To adequately address the modern dynamic threat environment, a Zero Trust mindset requires:

  • Coordinated and aggressive system monitoring, system management, and defensive operations capabilities.
  • Assuming all requests for critical resources and all network traffic may be malicious.
  • Assuming all devices and infrastructure may be compromise
  • Accepting that all access approvals to critical resources incur risk, and being prepared to perform rapid damage assessment, control, and recovery operations.

Five steps to Zero Trust

Here are some steps to keep in mind when implementing a zero-trust security strategy:

  • Define the surfaces you want to protect: Protect the surfaces that include the data and assets most critical for your company.
  • Map workflows across your network: Knowing how different resources communicate with each other gives better insight into where to place security controls.
  • Build the Zero Trust network as a custom solution: Zero Trust needs to be unique to your business.

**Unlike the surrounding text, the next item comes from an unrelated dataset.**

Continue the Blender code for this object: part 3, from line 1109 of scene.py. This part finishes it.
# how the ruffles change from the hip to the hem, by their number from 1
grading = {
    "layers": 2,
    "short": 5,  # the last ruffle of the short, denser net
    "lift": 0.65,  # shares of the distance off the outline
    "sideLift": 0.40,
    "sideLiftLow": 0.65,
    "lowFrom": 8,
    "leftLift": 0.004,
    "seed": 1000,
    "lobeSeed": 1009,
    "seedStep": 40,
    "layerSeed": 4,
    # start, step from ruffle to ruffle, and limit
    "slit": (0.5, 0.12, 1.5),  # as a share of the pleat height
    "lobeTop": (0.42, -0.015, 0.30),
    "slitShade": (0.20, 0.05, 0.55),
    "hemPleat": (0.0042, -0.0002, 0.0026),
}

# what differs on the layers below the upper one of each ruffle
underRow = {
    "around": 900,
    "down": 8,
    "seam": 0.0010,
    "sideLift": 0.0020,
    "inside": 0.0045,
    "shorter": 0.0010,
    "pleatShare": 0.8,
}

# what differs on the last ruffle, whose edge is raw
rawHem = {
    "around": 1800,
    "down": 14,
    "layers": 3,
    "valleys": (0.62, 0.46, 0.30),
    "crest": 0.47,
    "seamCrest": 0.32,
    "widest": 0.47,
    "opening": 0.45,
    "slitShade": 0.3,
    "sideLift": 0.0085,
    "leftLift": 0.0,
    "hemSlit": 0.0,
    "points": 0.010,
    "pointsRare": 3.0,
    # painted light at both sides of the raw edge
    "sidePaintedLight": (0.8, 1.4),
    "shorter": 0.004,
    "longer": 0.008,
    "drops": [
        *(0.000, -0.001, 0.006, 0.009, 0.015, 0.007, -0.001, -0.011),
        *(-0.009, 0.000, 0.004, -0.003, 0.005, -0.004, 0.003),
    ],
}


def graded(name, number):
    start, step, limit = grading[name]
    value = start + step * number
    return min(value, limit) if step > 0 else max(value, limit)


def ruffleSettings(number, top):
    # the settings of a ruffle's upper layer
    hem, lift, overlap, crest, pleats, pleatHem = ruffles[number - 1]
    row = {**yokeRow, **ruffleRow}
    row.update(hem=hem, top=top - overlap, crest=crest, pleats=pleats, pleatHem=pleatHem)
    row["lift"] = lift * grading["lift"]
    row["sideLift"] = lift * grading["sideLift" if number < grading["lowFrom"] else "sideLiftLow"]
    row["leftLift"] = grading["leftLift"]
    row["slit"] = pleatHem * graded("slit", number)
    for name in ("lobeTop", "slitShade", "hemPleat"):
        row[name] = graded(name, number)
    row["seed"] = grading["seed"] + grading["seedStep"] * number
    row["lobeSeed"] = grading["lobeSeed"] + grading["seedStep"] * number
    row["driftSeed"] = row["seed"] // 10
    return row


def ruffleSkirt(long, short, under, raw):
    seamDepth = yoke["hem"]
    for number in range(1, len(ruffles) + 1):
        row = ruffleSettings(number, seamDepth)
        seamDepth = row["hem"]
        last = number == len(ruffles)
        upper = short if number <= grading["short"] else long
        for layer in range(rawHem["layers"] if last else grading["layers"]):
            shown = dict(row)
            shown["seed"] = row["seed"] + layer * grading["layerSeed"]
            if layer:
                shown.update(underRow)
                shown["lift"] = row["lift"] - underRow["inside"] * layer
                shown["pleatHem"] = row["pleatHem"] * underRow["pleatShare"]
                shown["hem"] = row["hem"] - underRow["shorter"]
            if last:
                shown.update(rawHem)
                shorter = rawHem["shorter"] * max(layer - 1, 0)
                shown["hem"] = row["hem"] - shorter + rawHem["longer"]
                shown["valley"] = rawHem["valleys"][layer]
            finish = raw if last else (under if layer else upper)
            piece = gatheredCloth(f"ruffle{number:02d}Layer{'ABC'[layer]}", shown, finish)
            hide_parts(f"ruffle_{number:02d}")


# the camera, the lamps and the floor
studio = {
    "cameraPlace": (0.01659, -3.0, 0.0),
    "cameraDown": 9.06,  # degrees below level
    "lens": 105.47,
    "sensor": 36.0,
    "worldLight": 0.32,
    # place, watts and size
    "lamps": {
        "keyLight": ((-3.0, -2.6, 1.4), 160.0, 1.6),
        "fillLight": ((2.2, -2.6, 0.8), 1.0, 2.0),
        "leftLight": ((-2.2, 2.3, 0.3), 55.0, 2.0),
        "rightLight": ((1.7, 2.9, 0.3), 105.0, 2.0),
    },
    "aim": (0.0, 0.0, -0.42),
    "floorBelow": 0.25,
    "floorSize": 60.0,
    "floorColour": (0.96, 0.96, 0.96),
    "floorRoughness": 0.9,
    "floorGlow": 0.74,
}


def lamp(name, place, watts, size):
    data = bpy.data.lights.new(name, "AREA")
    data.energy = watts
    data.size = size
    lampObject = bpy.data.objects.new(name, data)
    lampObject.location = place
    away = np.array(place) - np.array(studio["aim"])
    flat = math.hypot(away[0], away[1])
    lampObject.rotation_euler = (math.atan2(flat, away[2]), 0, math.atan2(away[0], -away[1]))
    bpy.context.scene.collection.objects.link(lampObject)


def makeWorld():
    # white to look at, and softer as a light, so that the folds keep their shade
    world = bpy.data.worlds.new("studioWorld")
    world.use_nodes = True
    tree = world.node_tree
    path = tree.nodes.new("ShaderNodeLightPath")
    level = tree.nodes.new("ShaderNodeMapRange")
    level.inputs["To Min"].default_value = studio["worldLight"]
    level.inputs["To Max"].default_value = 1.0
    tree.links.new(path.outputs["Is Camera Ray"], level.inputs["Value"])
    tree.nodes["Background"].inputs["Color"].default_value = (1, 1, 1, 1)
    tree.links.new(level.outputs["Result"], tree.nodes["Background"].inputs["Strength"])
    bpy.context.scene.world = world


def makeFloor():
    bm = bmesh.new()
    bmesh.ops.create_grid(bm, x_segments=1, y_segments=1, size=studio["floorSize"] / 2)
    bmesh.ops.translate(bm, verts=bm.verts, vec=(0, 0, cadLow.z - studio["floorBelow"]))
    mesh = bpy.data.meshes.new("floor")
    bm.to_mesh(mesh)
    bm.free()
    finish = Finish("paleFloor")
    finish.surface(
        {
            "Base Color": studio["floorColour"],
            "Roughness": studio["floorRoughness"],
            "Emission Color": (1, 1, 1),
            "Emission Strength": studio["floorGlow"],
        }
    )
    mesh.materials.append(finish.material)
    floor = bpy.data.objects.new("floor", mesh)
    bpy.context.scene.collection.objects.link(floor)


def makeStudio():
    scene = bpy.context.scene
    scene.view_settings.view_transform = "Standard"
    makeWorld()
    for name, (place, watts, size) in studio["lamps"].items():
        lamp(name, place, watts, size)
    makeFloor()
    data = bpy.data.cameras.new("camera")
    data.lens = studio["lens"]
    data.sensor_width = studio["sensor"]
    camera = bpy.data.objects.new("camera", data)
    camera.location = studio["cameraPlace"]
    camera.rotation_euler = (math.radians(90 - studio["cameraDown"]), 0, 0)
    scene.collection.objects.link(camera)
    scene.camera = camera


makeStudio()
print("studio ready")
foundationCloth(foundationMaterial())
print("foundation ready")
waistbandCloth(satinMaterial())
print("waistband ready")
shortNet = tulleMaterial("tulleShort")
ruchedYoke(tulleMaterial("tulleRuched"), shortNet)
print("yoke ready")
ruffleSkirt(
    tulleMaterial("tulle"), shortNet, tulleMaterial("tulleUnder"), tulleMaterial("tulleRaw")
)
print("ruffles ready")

Identifying how employees interact with their applications and data allows you to build a strategy to specifically address those use cases.
  • Create specific security policies: Zero Trust demands granular policy enforcement. You need to know who accesses what data on which device. Once you have mapped that, you can build the strategy around it.
  • Monitor and maintain all networks: Zero Trust is an iterative process. Because it is customized to your business, it requires maintenance and revision as access patterns change.

 

ADACOM offers a wide variety of services and solutions which businesses can leverage to engineer a Zero Trust architecture. These services span from data governance and risk assessment to strong authentication and endpoint detection and response (EDR) to privileged access management (PAM) and identity access management (IAM).

As cyberattacks increase in frequency and severity, new strategies are necessary to secure organizational networks and data. Data is paramount today. The companies that protect their customer and employee data will be the ones who stay one step ahead of the competition.